Сегодня я была в таком припадке злобы, в каком давно не была, и сегодня вечером чувствую себя разбитой, как после большого горя. Я рассердилась из-за вздора: из-за того, что Маша надела мои калоши и что я не могла выйти из-за этого. Вера такая добрая, хорошая девочка, все старалась, чтобы я не очень бранила Машу.
Она мила тем, что она такой милый, свежий ребенок, особенно тут, где ее ничего не портит. Я Маше ничего очень сильного не сказала, но очень ехидно, и злость моя только недавно прошла.
Сейчас приходила Вера звать наверх, но, видя, что я реву, ужасно оторопела, но утешила меня, говоря, что меня все любят: и она, и папа, и Вера Толстая и т. д. Она меня тоже утешила своей спокойной веселостью и красотой. Завтра мы думаем ехать в Пирогово, но у меня так много дела, что это трудно будет. Хотя я сегодня целый день переписывала, но не кончила того, что папа мне дал. Это – статья о непротивлении злу насилием 9. Потом, писем его очень много неразобранных, девочки мои будут болтаться, посадку надо сажать – погода как раз подходящая – дедушка бюст кончает и, может быть, будет мой портрет продолжать, но зато очень хочется видеть Веру Толстую.
Как хорошо на свете! Сегодня, вставши, я пробежалась по саду, потом дала свой урок Саше и Моте и, так как я ни разу не рассердилась, то они учились очень хорошо. Саша очень способна, по-моему, и очень охотно учится. Она читает по складам, пишет маленькие буквы и считает отлично. Я пишу ей таблицы вроде: 4+6 + 3, и она все без труда решает.

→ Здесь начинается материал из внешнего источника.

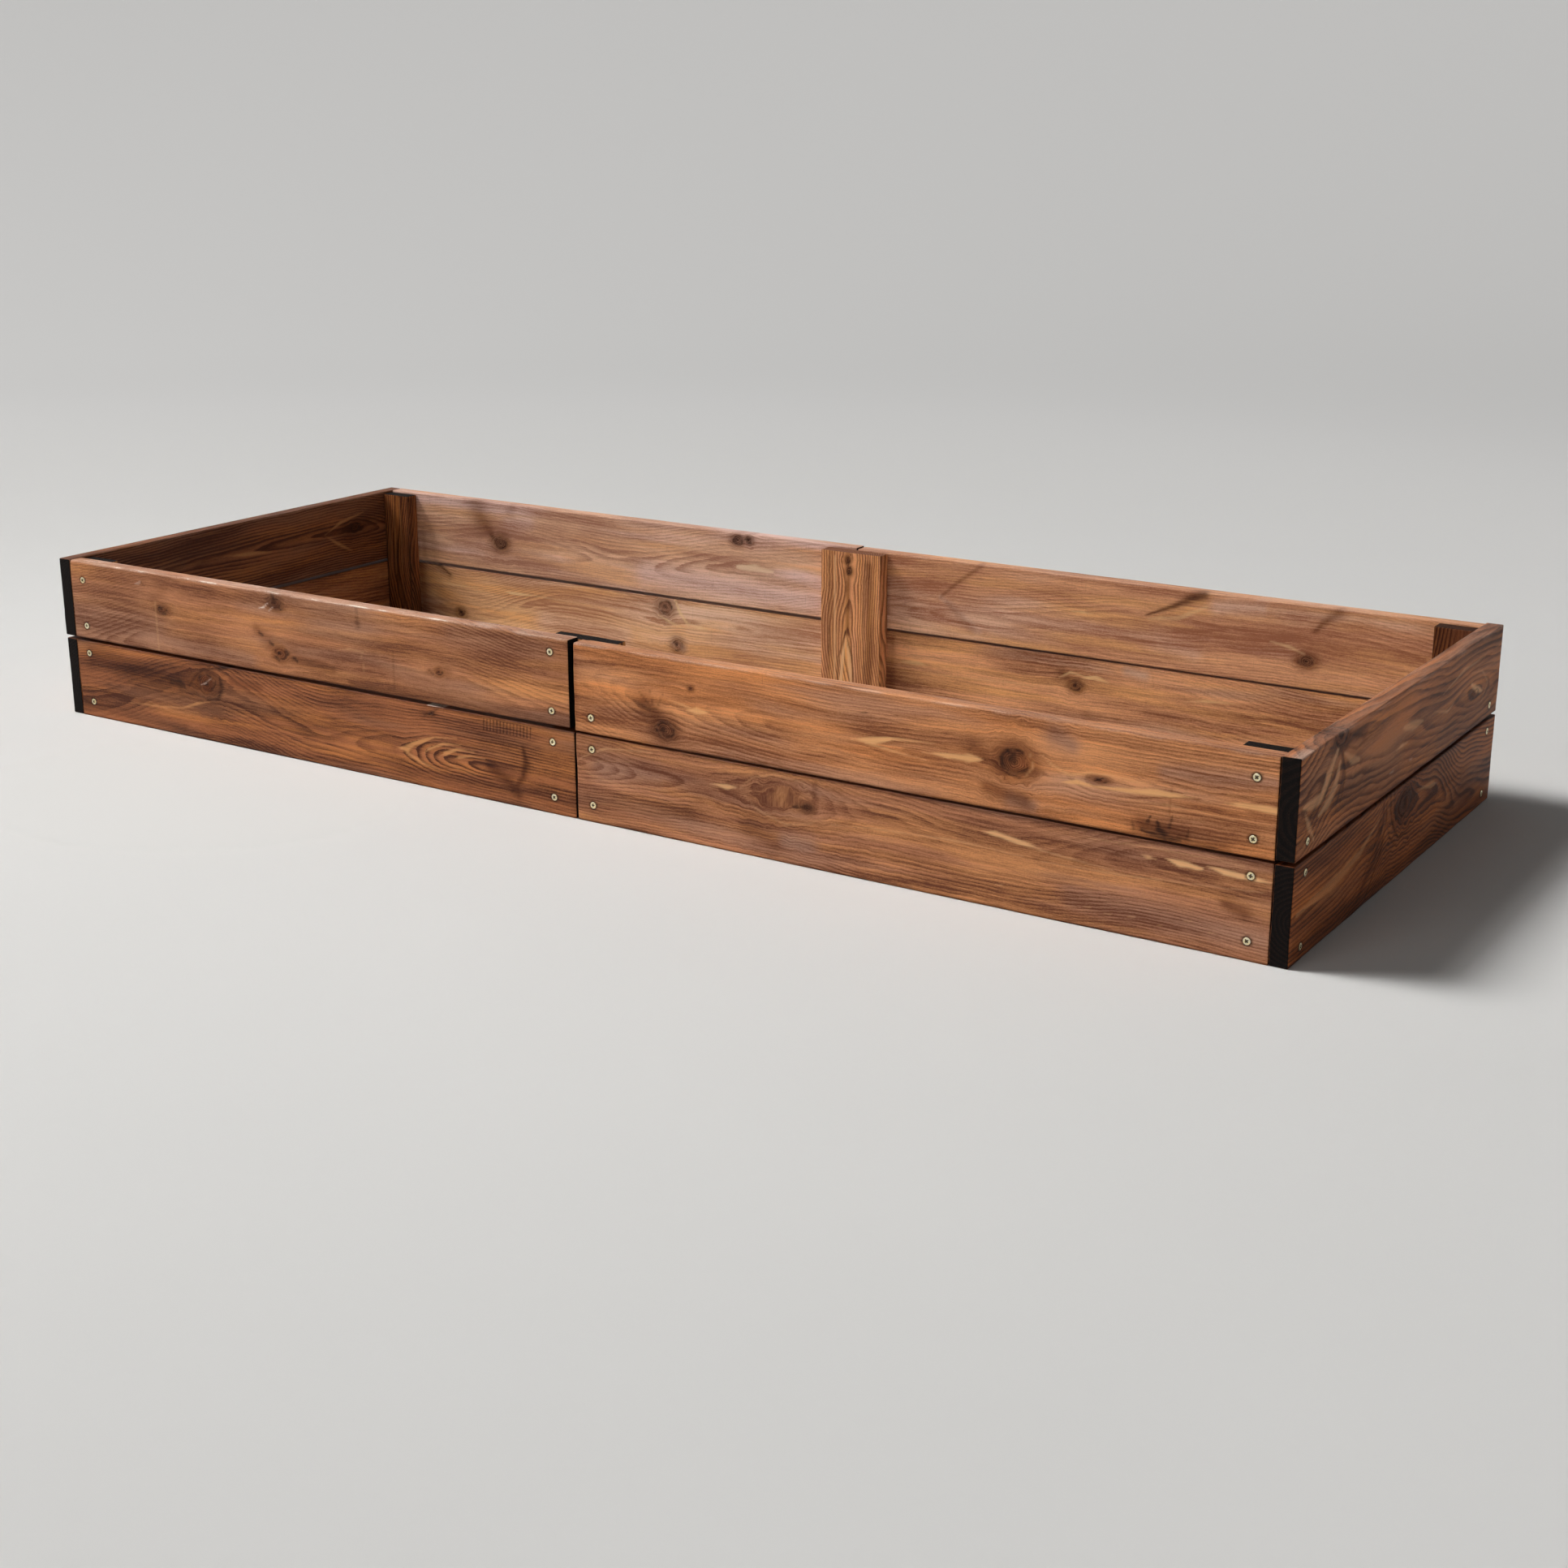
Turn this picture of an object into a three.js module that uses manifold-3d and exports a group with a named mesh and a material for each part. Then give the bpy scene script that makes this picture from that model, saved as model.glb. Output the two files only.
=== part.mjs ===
// A raised garden bed: two tiers of boards screwed to short inner posts, open above and below.
// Millimetres, +Z up. X runs along the bed, Y across it, and the ground is at Z = 0, under its middle.

import * as THREE from "three";
import { mergeVertices } from "three/addons/utils/BufferGeometryUtils.js";
import Module from "manifold-3d";

const wasm = await Module();
wasm.setup();

// The bed
const LENGTH = 2400;
const WIDTH = 900;

// Boards: 28 x 145 timber, in two tiers
const BOARD_T = 28;
const BOARD_H = 145;
const BOARD_EASE = 2.5;
const SEAM = 5;
const SEAM_RIGHT = 3;
const LOWER_LEFT_END_T = 26.5;

// The long sides are butted near the middle, with a wide joint in the front's upper tier
const UPPER_JOINT = { front: [-9.5, 0], back: [-5.4, -4] };
const LOWER_JOINT = [-1.3, 1.3];

// Inner posts, a little shorter than the two tiers and held just off the ground
const POST_T = 28;
const POST_BASE = 2;
const POST_TOP = 291;
const POST_EASE = 1.5;
const CORNER_POST_W = 68;
const MIDDLE_POST_W = 130;
const MIDDLE_POST_X = -2;

// Countersunk wood screws with raised heads
const SCREW_LENGTH = 50;
const SHANK_R = 2.4;
const HEAD_R = 5.5;
const HEAD_RISE = 1.2;
const HEAD_CONE = 3.1;
const TIP = 6;
const ROUND_SIDES = 10;

// Screw places: distances from the ground, and from the middle of the bed
const LOWER_ROW = [29, 122];
const UPPER_ROW_LOW = 174;
const UPPER_ROW_TOP_AT_END = 260;
const UPPER_ROW_TOP_AT_JOINT = 271;
const END_COLUMN_X = 1140;
const JOINT_COLUMN_LEFT_X = -46;
const JOINT_COLUMN_RIGHT_X = 33;
const END_BOARD_ROWS = { lower: [20, 126], upper: [170] };

// The air left between pieces that touch
const GAP = 0.3;

const ARC_STEPS = 3;

const WOOD = { color: 0x9c6543, roughness: 0.7, metalness: 0 };
const END_WOOD = { color: 0x7d5840, roughness: 0.75, metalness: 0 };
const POST_WOOD = { color: 0x6b432c, roughness: 0.8, metalness: 0 };
const ZINC = { color: 0xcfc8b4, roughness: 0.35, metalness: 1 };

const bed = new THREE.Group();
bed.name = "raised_bed";

// A rectangle with eased corners, centred on the origin
function easedRectangle(width, height, ease) {
  const shape = new THREE.Shape();
  const x = width / 2 - ease;
  const y = height / 2 - ease;
  shape.absarc(x, y, ease, 0, Math.PI / 2, false);
  shape.absarc(-x, y, ease, Math.PI / 2, Math.PI, false);
  shape.absarc(-x, -y, ease, Math.PI, 1.5 * Math.PI, false);
  shape.absarc(x, -y, ease, 1.5 * Math.PI, 2 * Math.PI, false);
  shape.closePath();
  return shape;
}

// A straight timber that fills the box from low to high, with its long edges eased
function timber(low, high, along, ease) {
  const size = new THREE.Vector3().subVectors(high, low);
  const middle = new THREE.Vector3().addVectors(low, high).multiplyScalar(0.5);
  const lengthwise = { x: size.x, y: size.y, z: size.z }[along];
  const section = {
    x: easedRectangle(size.z, size.y, ease),
    y: easedRectangle(size.x, size.z, ease),
    z: easedRectangle(size.x, size.y, ease),
  }[along];
  const geometry = new THREE.ExtrudeGeometry(section, {
    depth: lengthwise,
    bevelEnabled: false,
    curveSegments: ARC_STEPS,
  });
  geometry.translate(0, 0, -lengthwise / 2);
  if (along === "x") {
    geometry.rotateY(Math.PI / 2);
  }
  if (along === "y") {
    geometry.rotateX(-Math.PI / 2);
  }
  geometry.translate(middle.x, middle.y, middle.z);
  return geometry;
}

// A closed geometry with its shared corners merged, as a solid that can be cut
function toSolid(geometry) {
  const bare = geometry.clone();
  bare.deleteAttribute("normal");
  bare.deleteAttribute("uv");
  const merged = mergeVertices(bare, 1e-4);
  return new wasm.Manifold(
    new wasm.Mesh({
      numProp: 3,
      vertProperties: new Float32Array(merged.attributes.position.array),
      triVerts: new Uint32Array(merged.index.array),
    }),
  );
}

function toGeometry(solid) {
  const mesh = solid.getMesh();
  const geometry = new THREE.BufferGeometry();
  geometry.setAttribute("position", new THREE.BufferAttribute(mesh.vertProperties, 3));
  geometry.setIndex(new THREE.BufferAttribute(mesh.triVerts, 1));
  geometry.computeVertexNormals();
  return geometry;
}

function addMesh(name, geometry, look) {
  const mesh = new THREE.Mesh(geometry, new THREE.MeshStandardMaterial(look));
  mesh.name = name;
  bed.add(mesh);
}

// Turns a round shape made about +Y so that +Y points out of the board's face
function faceOutwards(geometry, screw) {
  const turn = new THREE.Quaternion().setFromUnitVectors(new THREE.Vector3(0, 1, 0), screw.out);
  geometry.applyQuaternion(turn);
  geometry.translate(screw.at.x, screw.at.y, screw.at.z);
  return geometry;
}

function lathe(points) {
  const profile = points.map(([r, y]) => new THREE.Vector2(r, y));
  return new THREE.LatheGeometry(profile, ROUND_SIDES);
}

// The screw itself: point, shank, countersunk cone, and a low dome that stands proud of the face
function screwGeometry(screw) {
  return faceOutwards(
    lathe([
      [0, HEAD_RISE - SCREW_LENGTH],
      [SHANK_R, HEAD_RISE - SCREW_LENGTH + TIP],
      [SHANK_R, -HEAD_CONE - GAP],
      [HEAD_R, -GAP],
      [HEAD_R, HEAD_RISE / 4],
      [HEAD_R * 0.7, HEAD_RISE * 0.8],
      [0, HEAD_RISE],
    ]),
    screw,
  );
}

// The hole for it, one gap larger all round
function screwHole(screw) {
  const r = SHANK_R + GAP;
  const head = HEAD_R + GAP;
  const bottom = HEAD_RISE - SCREW_LENGTH - 1;
  return toSolid(
    faceOutwards(
      lathe([
        [0, bottom],
        [r, bottom],
        [r, -HEAD_CONE - 2 * GAP],
        [head, -2 * GAP],
        [head, 4],
        [0, 4],
      ]),
      screw,
    ),
  );
}

// Every timber, as the box it fills and the direction its grain runs
const timbers = [];

function addTimber(name, low, high, along, ease, look) {
  const a = new THREE.Vector3(...low);
  const b = new THREE.Vector3(...high);
  timbers.push({ name, low: a, high: b, along, ease, look });
}

// Every screw, as the point where its axis meets the face, and the way the face looks
const screws = [];

function addScrew(name, at, out) {
  screws.push({ name, at: new THREE.Vector3(...at), out: new THREE.Vector3(...out) });
}

const insideX = LENGTH / 2 - BOARD_T;
const insideY = WIDTH / 2 - BOARD_T;
const topTierBase = BOARD_H + SEAM;
const topTierBaseRight = BOARD_H + SEAM_RIGHT;

// Long sides: two boards per tier, butted over the middle post
for (const [side, s] of [["front", -1], ["back", 1]]) {
  const y = s < 0 ? [-WIDTH / 2, -insideY] : [insideY, WIDTH / 2];
  const x0 = -insideX + GAP;
  const x1 = insideX - GAP;
  const upperTop = topTierBase + BOARD_H;
  const rightTop = topTierBaseRight + BOARD_H;
  const rows = [
    [`${side}_lower_left_board`, x0, LOWER_JOINT[0], 0, BOARD_H],
    [`${side}_lower_right_board`, LOWER_JOINT[1], x1, 0, BOARD_H],
    [`${side}_upper_left_board`, x0, UPPER_JOINT[side][0], topTierBase, upperTop],
    [`${side}_upper_right_board`, UPPER_JOINT[side][1], x1, topTierBaseRight, rightTop],
  ];
  for (const [name, xa, xb, za, zb] of rows) {
    addTimber(name, [xa, y[0], za], [xb, y[1], zb], "x", BOARD_EASE, WOOD);
  }
}

// Ends: one full-width board per tier, over the ends of the long boards
for (const [side, s] of [["left", -1], ["right", 1]]) {
  for (const tier of ["lower", "upper"]) {
    const thin = side === "left" && tier === "lower";
    const inner = s * insideX;
    const outer = inner + s * (thin ? LOWER_LEFT_END_T : BOARD_T);
    const z = tier === "lower" ? 0 : topTierBase;
    addTimber(
      `${side}_end_${tier}_board`,
      [Math.min(inner, outer), -WIDTH / 2, z],
      [Math.max(inner, outer), WIDTH / 2, z + BOARD_H],
      "y",
      BOARD_EASE,
      END_WOOD,
    );
  }
}

// Posts: flat against the long boards, one in each corner and one behind each joint
for (const [side, s] of [["front", -1], ["back", 1]]) {
  const face = s * (insideY - GAP);
  const back = face - s * POST_T;
  const y = [Math.min(face, back), Math.max(face, back)];
  const rows = [
    [`${side}_left_post`, -insideX + GAP, -insideX + GAP + CORNER_POST_W],
    [`${side}_middle_post`, MIDDLE_POST_X - MIDDLE_POST_W / 2, MIDDLE_POST_X + MIDDLE_POST_W / 2],
    [`${side}_right_post`, insideX - GAP - CORNER_POST_W, insideX - GAP],
  ];
  for (const [name, xa, xb] of rows) {
    addTimber(name, [xa, y[0], POST_BASE], [xb, y[1], POST_TOP], "z", POST_EASE, POST_WOOD);
  }
}

// Screws in the long sides: four per board, but three where no top screw shows beside the joint
for (const [side, s] of [["front", -1], ["back", 1]]) {
  const columns = [
    ["left_end", -END_COLUMN_X, UPPER_ROW_TOP_AT_END],
    ["joint_left", JOINT_COLUMN_LEFT_X, UPPER_ROW_TOP_AT_JOINT],
    ["joint_right", JOINT_COLUMN_RIGHT_X, null],
    ["right_end", END_COLUMN_X, UPPER_ROW_TOP_AT_END],
  ];
  for (const [column, x, top] of columns) {
    const rows = [...LOWER_ROW, UPPER_ROW_LOW];
    if (top !== null) {
      rows.push(top);
    }
    rows.forEach((z, i) => {
      addScrew(`${side}_screw_${column}_${i + 1}`, [x, (s * WIDTH) / 2, z], [0, s, 0]);
    });
  }
}

// Screws in the ends, into the edges of the corner posts
for (const [side, s] of [["left", -1], ["right", 1]]) {
  for (const [corner, c] of [["front", -1], ["back", 1]]) {
    const y = c * (insideY - GAP - POST_T / 2);
    const rows = [...END_BOARD_ROWS.lower, ...END_BOARD_ROWS.upper];
    rows.forEach((z, i) => {
      const lower = z < BOARD_H;
      const face = insideX + (side === "left" && lower ? LOWER_LEFT_END_T : BOARD_T);
      addScrew(`${side}_end_screw_${corner}_${i + 1}`, [s * face, y, z], [s, 0, 0]);
    });
  }
}

// A screw's hole is cut in each timber that the screw reaches
function reaches(screw, piece) {
  const tip = screw.at.clone().addScaledVector(screw.out, HEAD_RISE - SCREW_LENGTH);
  const box = new THREE.Box3(piece.low, piece.high);
  const line = new THREE.Box3().setFromPoints([screw.at, tip]);
  line.expandByScalar(SHANK_R);
  return box.intersectsBox(line);
}

for (const piece of timbers) {
  let solid = toSolid(timber(piece.low, piece.high, piece.along, piece.ease));
  for (const screw of screws) {
    if (reaches(screw, piece)) {
      solid = solid.subtract(screwHole(screw));
    }
  }
  addMesh(piece.name, toGeometry(solid), piece.look);
}

for (const screw of screws) {
  addMesh(screw.name, toGeometry(toSolid(screwGeometry(screw))), ZINC);
}

export default bed;
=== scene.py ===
import bpy
import math
import numpy as np
from mathutils import Matrix, Vector


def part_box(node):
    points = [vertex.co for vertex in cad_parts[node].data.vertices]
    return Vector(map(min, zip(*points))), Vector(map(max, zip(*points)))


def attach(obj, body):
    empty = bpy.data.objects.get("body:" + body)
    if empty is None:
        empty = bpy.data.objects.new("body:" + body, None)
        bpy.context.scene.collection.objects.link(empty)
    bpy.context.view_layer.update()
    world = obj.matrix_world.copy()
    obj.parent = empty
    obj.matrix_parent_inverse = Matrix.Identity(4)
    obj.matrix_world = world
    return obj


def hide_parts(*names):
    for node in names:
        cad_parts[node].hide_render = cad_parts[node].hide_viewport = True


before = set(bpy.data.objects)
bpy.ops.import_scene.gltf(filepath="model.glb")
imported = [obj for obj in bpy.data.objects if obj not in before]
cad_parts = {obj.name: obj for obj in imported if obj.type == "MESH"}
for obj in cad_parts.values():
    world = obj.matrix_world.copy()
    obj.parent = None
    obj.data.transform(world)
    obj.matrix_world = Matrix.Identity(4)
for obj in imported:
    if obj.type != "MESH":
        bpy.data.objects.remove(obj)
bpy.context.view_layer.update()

MM = 0.001
BOARD_T = 28.0  # every timber is 28 mm thick
SEED = 7


# ---------------------------------------------------------------- camera, floor and light

CAMERA_AT = (2.1781, -3.1902, 1.1435)
CAMERA_YAW, CAMERA_PITCH, CAMERA_ROLL = math.radians(-33.022), math.radians(17.294), math.radians(-0.103)
CAMERA_LENS, CAMERA_SENSOR = 52.24, 36.0


def make_camera():
    """The camera looks down on the front right corner, from about 4 m away."""
    data = bpy.data.cameras.new("camera")
    data.lens, data.sensor_width, data.clip_end = CAMERA_LENS, CAMERA_SENSOR, 100.0
    forward = Vector((
        math.sin(CAMERA_YAW) * math.cos(CAMERA_PITCH),
        math.cos(CAMERA_YAW) * math.cos(CAMERA_PITCH),
        -math.sin(CAMERA_PITCH),
    ))
    level = Vector((math.cos(CAMERA_YAW), -math.sin(CAMERA_YAW), 0.0))
    steep = level.cross(forward)
    across = math.cos(CAMERA_ROLL) * level + math.sin(CAMERA_ROLL) * steep
    up = math.cos(CAMERA_ROLL) * steep - math.sin(CAMERA_ROLL) * level
    turn = Matrix((across, up, -forward)).transposed().to_4x4()
    camera = bpy.data.objects.new("camera", data)
    camera.matrix_world = Matrix.Translation(CAMERA_AT) @ turn
    bpy.context.collection.objects.link(camera)
    bpy.context.scene.camera = camera


FLOOR_RADIUS, SWEEP_RADIUS, SWEEP_TURN = 6.5, 16.0, math.radians(48)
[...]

Во время урока я дописала папа его изложение рассказа о монакском преступнике 10. После завтрака мы пошли с Машей и Верой пробежаться и зашли на деревню сказать нашим ученикам, что мы до понедельника не будем учить, так как собирались в Пирогово (впрочем, дождь и приезд Левы помешал нам). На деревне встретили мама, которая возвращалась с поездки к Сереже и Илье.